Ars Technica earlier this week reported on the city council meeting in Bozeman, Montana. Normally, a relatively minor city like Bozeman wouldn’t rate an article with such a revered site. But Bozeman managed recently to make itself quite the laughingstock of The Web when it was discovered that application for employment with the city included a background check waiver that called for login account names *and* passwords to online sites like Facebook, MySpace, Twitter, and others. The story took off across The Web, and Bozeman city officials were inundated by emails condemning the application. Bureaucracy being what it is, nothing could be done until the next city council meeting, which took place on Monday, June 22. As Ars Technica reports, they quickly removed this “little item” from the application process, and released a report saying, among other things:
…[I]t had suspended the practice as of Friday, June 19 and that it would update its hiring procedures within 30 days to determine a more appropriate level of screening for employees.

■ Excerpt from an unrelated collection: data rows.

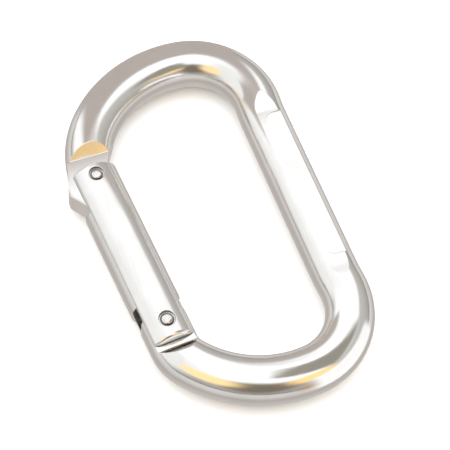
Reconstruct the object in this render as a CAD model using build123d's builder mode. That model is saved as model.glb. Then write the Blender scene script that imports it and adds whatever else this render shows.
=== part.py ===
"""An aluminium oval carabiner with a straight spring gate.

The carabiner lies flat. +Y runs along the spine toward the nose, +X points from the gate to the
spine, and +Z is up. The origin is under the middle of the whole, on the surface that it lies on.
The gate is drawn closed.
"""

import os
from math import atan2, cos, degrees, hypot, radians, sin, sqrt

from build123d import *

os.makedirs("parts", exist_ok=True)

# Whole
centre_shift = 0.4
mid_height = 6.3

# Bent rod
rod_radius = 6.0
spine_x = 23.7 + centre_shift
corner_radius = 17.0
corner_bulge = 0.3
bulge_radius = 60.0
crown_radius = 30.6
crown_x = 5.75 + centre_shift
crown_y = 15.53
brow_angle = 140.0
brow_radius = 24.0
brow_sweep = 50.0
heel_radius = 9.0

# Flats pressed into the front and the back of the spine
flat_depth = 0.7
flat_half_length = 22.0
flat_fade = 7.5
flat_runout = 0.05
panel_slope = 4.0
panel_half_length = 21.5
panel_width = 8.0
panel_inner_x = 22.0 + centre_shift
panel_corner = 3.0

# Gate line, from the hinge rivet to the latch pin
hinge_x = -20.4 + centre_shift
hinge_y = -24.8
latch_x = -23.2 + centre_shift
latch_y = 18.0
opening_angle = 25.0

# Tongues at the two ends of the rod
tongue_thickness = 6.8
shoulder_run = 2.6
nose_shoulder_y = 24.8
nose_relief_y = 6.0
nose_root_x = -28.6 + centre_shift
nose_cheek_x = -29.2 + centre_shift
nose_cheek_y = 22.0
nose_outer_x = -30.8 + centre_shift
nose_outer_y = 17.0
nose_point_y = 15.5
nose_slant = 52.0
nose_inner_x = -19.0 + centre_shift
nose_inner_y = 22.0
nose_throat_x = -17.8 + centre_shift
nose_taper_x = -14.6 + centre_shift
nose_taper_y = 29.0
tip_chamfer = 0.4
tip_gap = 0.5
notch_gap = 0.3
heel_shoulder = 6.2
cam_distance = 3.6
cam_angle = 12.0

# Gate bar
gate_radius = 6.3
gate_chamfer = 0.5
gate_heel_round = 1.0
gate_below_hinge = 4.8
gate_above_latch = 3.1
cheek_gap = 0.25
hinge_slot_reach = 6.4
nose_slot_depth = 8.3
nose_slot_floor = 5.0
bore_radius = 2.3
bore_reach = 31.0

# Pins
latch_pin_radius = 1.5
rivet_radius = 1.6
rivet_clearance = 0.05
rim_width = 0.45
rim_depth = 0.7
head_round = 0.9

# Plunger and return spring
plunger_clearance = 0.1
plunger_length = 6.0
stem_radius = 1.2
stem_length = 3.0
cam_gap = 0.1
wire_radius = 0.3
coil_radius = 1.8
coil_pitch = 1.5
coil_end_gap = 0.1

# Margin by which cutting shapes run past the metal
overcut = 2.0

half_tongue = tongue_thickness / 2
slot_width = tongue_thickness + 2 * cheek_gap
gate_length = hypot(latch_x - hinge_x, latch_y - hinge_y)
gate_lean = atan2(hinge_x - latch_x, latch_y - hinge_y)
gate_end = gate_length + gate_above_latch
nose_slot_reach = gate_length - nose_slot_depth
tip_reach = hypot(nose_slot_reach, gate_radius) + tip_gap

# The corner arc is tangent to the crown arc, and stands proud of the spine by corner_bulge.
# A shallow reverse arc leads from it into the spine line.
corner_x = spine_x + corner_bulge - corner_radius
corner_y = crown_y + sqrt((crown_radius - corner_radius) ** 2 - (corner_x - crown_x) ** 2)
corner_end = degrees(atan2(corner_y - crown_y, corner_x - crown_x))
bulge_x = spine_x + bulge_radius
bulge_y = corner_y - sqrt((bulge_radius + corner_radius) ** 2 - (bulge_x - corner_x) ** 2)
corner_start = degrees(atan2(bulge_y - corner_y, bulge_x - corner_x))

# The brow arc turns in from the crown arc toward the nose.
brow_x = crown_x + (crown_radius - brow_radius) * cos(radians(brow_angle))
brow_y = crown_y + (crown_radius - brow_radius) * sin(radians(brow_angle))
flat_level = rod_radius - flat_depth
flat_end = flat_half_length + flat_fade
fade_level = rod_radius + flat_runout
fade_middle = (flat_half_length + flat_fade / 2, (flat_level + fade_level) / 2)
plunger_radius = bore_radius - plunger_clearance
plunger_centre = (cam_distance + plunger_radius + cam_gap) / cos(radians(cam_angle))
plunger_back = plunger_centre + plunger_length
coil_end = plunger_back + coil_end_gap + wire_radius
coil_length = bore_reach - coil_end - coil_end_gap - wire_radius

# Planes: the horizontal middle plane, and three planes of the gate with their origin on the hinge.
# In gate_plan local x is across the gate, toward the spine, and local y is along it.
along_gate = Vector(-sin(gate_lean), cos(gate_lean), 0)
across_gate = Vector(cos(gate_lean), sin(gate_lean), 0)
hinge_point = Vector(hinge_x, hinge_y, mid_height)
coil_start = hinge_point + along_gate * coil_end
mid_plane = Plane.XY.offset(mid_height)
gate_plan = Plane(origin=hinge_point, x_dir=across_gate, z_dir=(0, 0, 1))
gate_section = Plane(origin=hinge_point, x_dir=across_gate, z_dir=along_gate)
gate_side = Plane(origin=hinge_point, x_dir=along_gate, z_dir=across_gate)
nose_side = Plane(origin=(latch_x, 0, mid_height), x_dir=(0, 1, 0), z_dir=(1, 0, 0))
spine_side = Plane(origin=(spine_x, 0, mid_height), x_dir=(0, 1, 0), z_dir=(1, 0, 0))

# The heel arc joins the lower crown arc to the gate line and is tangent to both.
crown_local = gate_plan.to_local_coords(Vector(crown_x, -crown_y, mid_height))
heel_drop = sqrt((crown_radius - heel_radius) ** 2 - (crown_local.X - heel_radius) ** 2)
heel_centre_local = Vector(heel_radius, crown_local.Y - heel_drop, 0)
heel_centre = gate_plan.from_local_coords(heel_centre_local)
heel_turn = degrees(atan2(heel_drop, crown_local.X - heel_radius))
heel_start = 180 + degrees(gate_lean)
lower_sweep = 360 - corner_end - heel_start - heel_turn

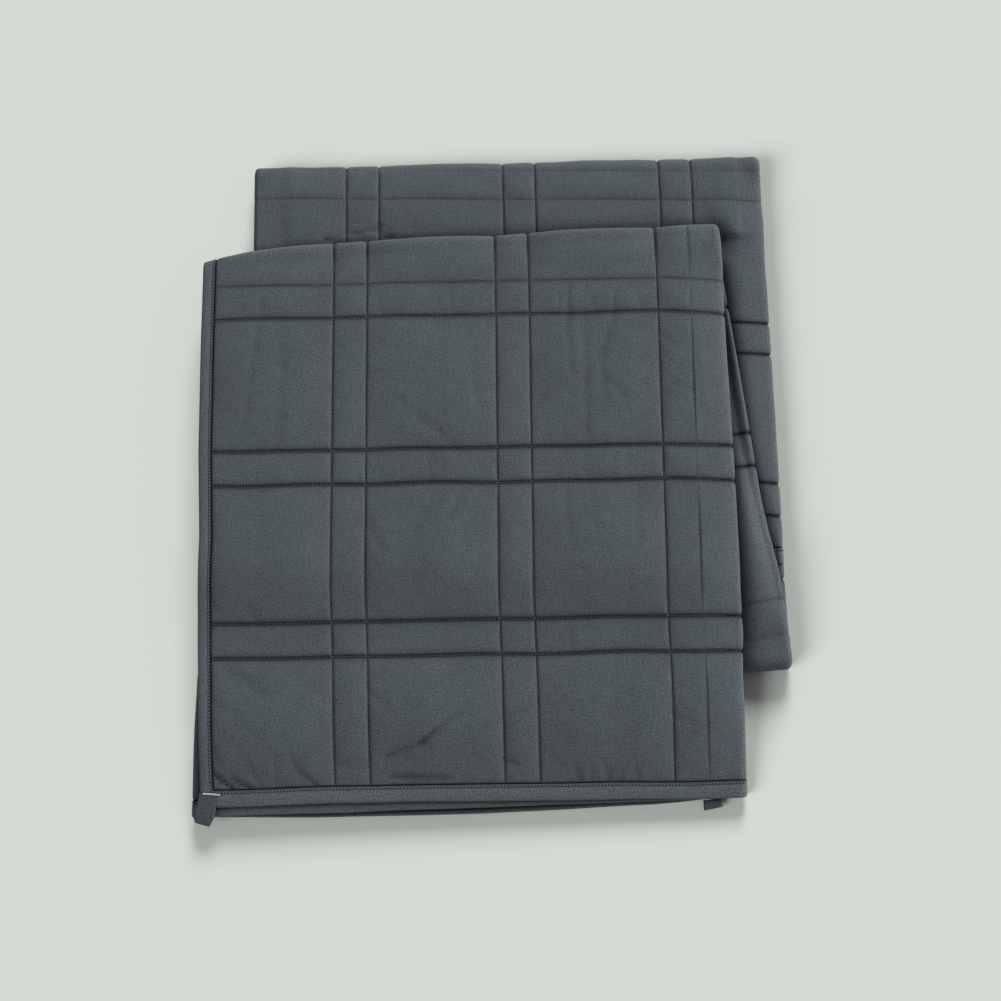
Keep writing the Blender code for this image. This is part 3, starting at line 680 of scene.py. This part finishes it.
def makeBinding():
    # a rounded U section carried round the cloth; at each station the inset grows from the edge inwards
    b = binding
    half = b["half"]
    inner = half - b["cloth"]
    turn = np.linspace(-pi / 2, pi / 2, 9)
    outer = [(half * (1 - cos(a)), half * sin(a)) for a in turn]
    upper = [(0.0040, half + 0.0002), (0.0070, half + 0.0002), (0.0092, half - 0.0001),
             (b["seam"], half - 0.0005), (0.0115, half - 0.0001), (b["reach"], half - 0.0004),
             (b["reach"], inner)]
    back = [(inset, -height) for inset, height in upper[::-1]]
    section = np.array(outer + upper + [(b["cloth"], inner), (b["cloth"], -inner)] + back)
    inset, height = section[:, 0], section[:, 1]
    endInset = inset * b["endReach"] / b["reach"]
    width, length = blanket["width"], blanket["length"]
    columns = rimU[(rimU > b["corner"]) & (rimU < width - b["corner"])]
    rows = rimV[(rimV > b["corner"]) & (rimV < length - b["corner"])]
    near = [(onColumn(np.full(len(inset), u), endInset), endInset) for u in columns]
    far = [(onColumn(np.full(len(inset), u), length - endInset), length - endInset) for u in columns[::-1]]
    side = [(width - inset, np.full(len(inset), v)) for v in rows]
    home = [(inset, np.full(len(inset), v)) for v in rows[::-1]]
    flat = [(inset, endInset)] + near + [(width - inset, endInset)] + side
    flat += [(width - inset, length - endInset)] + far + [(inset, length - endInset)] + home
    uu, vv = np.array([p[0] for p in flat]), np.array([p[1] for p in flat])
    points = placeOnPile(uu, vv, np.broadcast_to(height, uu.shape))
    ids = np.arange(uu.size).reshape(uu.shape)
    ring = np.vstack([ids, ids[:1]])
    ring = np.hstack([ring, ring[:, :1]])
    runs = np.concatenate([[0], np.cumsum(np.hypot(np.diff(uu[:, 0]), np.diff(vv[:, 0])))])
    around = np.concatenate([[0], np.cumsum(np.hypot(np.diff(inset), np.diff(height)))])
    uv = np.stack(np.meshgrid(around, runs), -1)
    # painted shade in the seams, at the sides and where the second layer goes in under the first; painted
    # light on the ends
    inSeam = (np.abs(inset - b["seam"]) < 0.0001) | (np.abs(inset - b["reach"]) < 0.0001)
    shade = np.where(inSeam, b["paintedSeamShade"], b["endPaintedLight"])
    sidePaintedShade = np.where(inset > b["seam"] - 0.0001, b["sidePaintedShade"], 0.0)
    isSide = (vv > 0.02) & (vv < length - 0.02)
    tucked = ramp(uu, 0.515, 0.530) * ramp(uu, 1.035, 1.020) * (vv < 0.02) * ramp(inset, 0.0002, 0.0034)
    shade = np.where(isSide, sidePaintedShade, shade + (b["tuckedPaintedShadow"] - shade) * tucked)
    return addMesh("boundEdge", points, gridQuads(ring), uv, shade)


boundEdge = makeBinding()
print("binding:", len(boundEdge.data.polygons), "faces")


# Threads, loops and bar tack

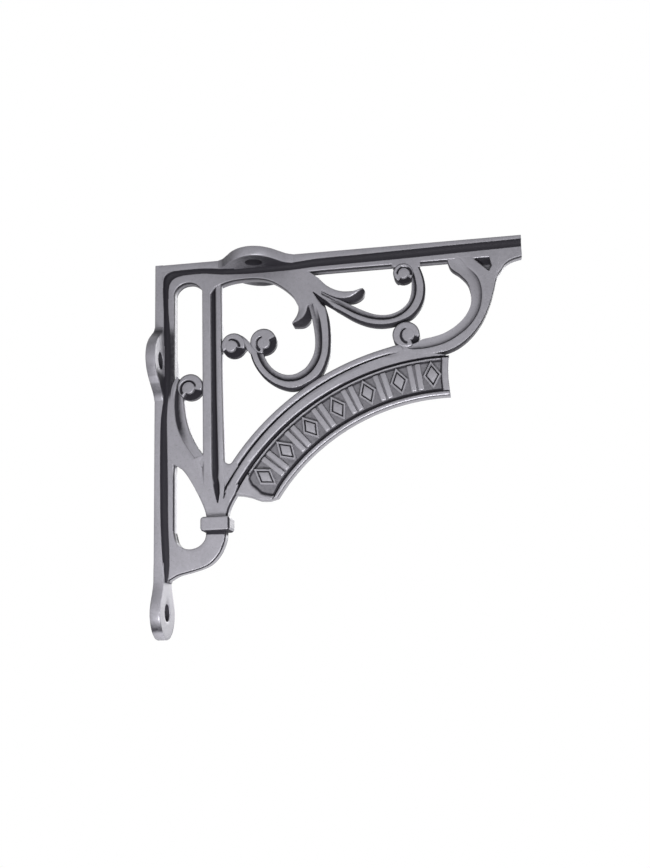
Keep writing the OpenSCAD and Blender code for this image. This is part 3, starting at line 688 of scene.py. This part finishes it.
strip(bm, lines([(137, 6), (138.5, 6), (140.5, 6), (143, 6), (146.3, 6), (150, 6)],
                [(139.2, 17), (140.2, 14.4), (141.6, 12.6), (143.4, 10.2), (146.3, 8.6), (150, 7.7)]), web, over=0.006)
volute(bm, (102.5, 37), 5.4, (103.6, 36.9), 2.35, seam=(103, 262), hollow_and_shade=(-78, -12))
finish_piece(bm, "tip_scroll", walls=1.5)
eye_dome("tip_eye", (103.6, 36.9), 2.35)

# %% [markdown]
# Two leaf spurs curl out of the sheet. They narrow to blunt tips that stand further out than the web.

# %% Spurs
spur = [(0, 0, 0, 0.6), (0, 0, 1.4, 0.6), (0, 0, 2.1, 0.6), (0, 0.15, 2.6, 0.2), (0.15, 0, 2.76, 0), (0.4, 0, 2.8, 0),
        (0.7, 0, 2.8, 0), (1, -0.12, 2.74, 0), (1, 0.02, 2.6, 0.5), (1.25, 0, 2.35, 1), (1.6, 0, 2, 1),
        (2, -0.05, 1.5, 1), (2, 0, 1, 1), (2, 0, 0, 0.8)]


def curl(x, z, s, t, height, dark):
    """Near its root a spur is part of the flat sheet.
    Its face lifts towards the tip, and the flank opens beside it, painted dark as shade under the raised face."""
    reach, opened = 1.8, ease((t - 0.15) / 0.2)
    lift = ease((t - 0.3) / 0.7) * (1 - 0.6 * ease((t - 0.9) / 0.1))
    if height > BORDER and t < 0.35:
        height = mix(FACE, height, opened)
    return height * (1 + reach * lift / FACE), dark * opened


bm = bmesh.new()
strip(bm, lines([(59.3, 18), (59.4, 21), (59.3, 23.5), (58.5, 26), (57.3, 28.2), (56.8, 29.1)],
                [(63.1, 18), (63, 21), (62.6, 23.8), (61.1, 26.5), (58.8, 28.3), (57, 29.2)],
                [(63.3, 18), (63.6, 21), (64.3, 24.4), (63.9, 27.6), (61.4, 29.6), (57.5, 29.6)]),
      spur, shape=curl, over=0.009)
finish_piece(bm, "spur_down", walls=1.3)

bm = bmesh.new()
strip(bm, lines([(64, 9.4), (66.5, 9.6), (68.4, 10.6), (71, 13.3), (74, 15.4), (77.5, 16.8), (81.5, 17.2),
                 (84.3, 16.9), (86, 16.3)],
                [(64, 13.8), (67, 14.4), (70, 16.3), (73, 18.1), (75.8, 19.3), (78.7, 19.8), (81.8, 19.2),
                 (84.2, 17.8), (86.2, 16.5)],
                [(64, 14), (67, 14.6), (70, 16.6), (73, 18.6), (76, 20.1), (79.3, 21.1), (82.8, 20.9),
                 (85.6, 19.2), (86.7, 16.9)]),
      spur, shape=curl, over=0.009)
finish_piece(bm, "spur_right", walls=1.3)

# %% [markdown]
# The leaf beside the wall rib has a ridge, a cove and a thin bead along the lens-shaped opening.

# %% Wall leaf
leaf = [(0, 0, 0, 0.3), (0, 0, 2.806, 0), (0.25, 0, 2.806, 0), (0.5, 0, 2.806, 0), (0.8, 0, 2.8, 0),
        (1, -0.3, 2.65, 0.12), (1, -0.1, 2.4, 0.5), (1, 0.15, 2.05, 0.95), (1, 0.5, 1.8, 1), (1.3, 0, 1.75, 0.85),
        (1.55, 0, 1.9, 0.5), (2, -1.1, 2.1, 0.25), (2, -0.8, 2.25, 0.1), (2, -0.5, 2.3, 0.05), (2, -0.2, 2.2, 0.2),
        (2, -0.05, 1.95, 0.6), (2, 0, 1.2, 0.5), (2, 0, 0, 0.4)]
round_edge = [(0, 0, 0, 0.3), (0, 0, 1.9, 0.4), (0, 0.05, 2.3, 0.2), (0, 0.3, 2.65, 0.05)]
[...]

It’s certainly of no concern to me that city HR departments become aware of such accounts. But they don’t need login access to see employees bad-mouthing their superiors. Most that would use such public platforms to express their views wouldn’t take the time to make them private. As far as I’m concerned, if you post something to your public Facebook page, Twitter account, etc, then you might as well grab a soapbox and scream it into your employer’s face. You can and should be held accountable for public comments like that.
But, hopefully, Bozeman’s city antics in this regard can help other bureaucracies to see the idiocy of policies like this.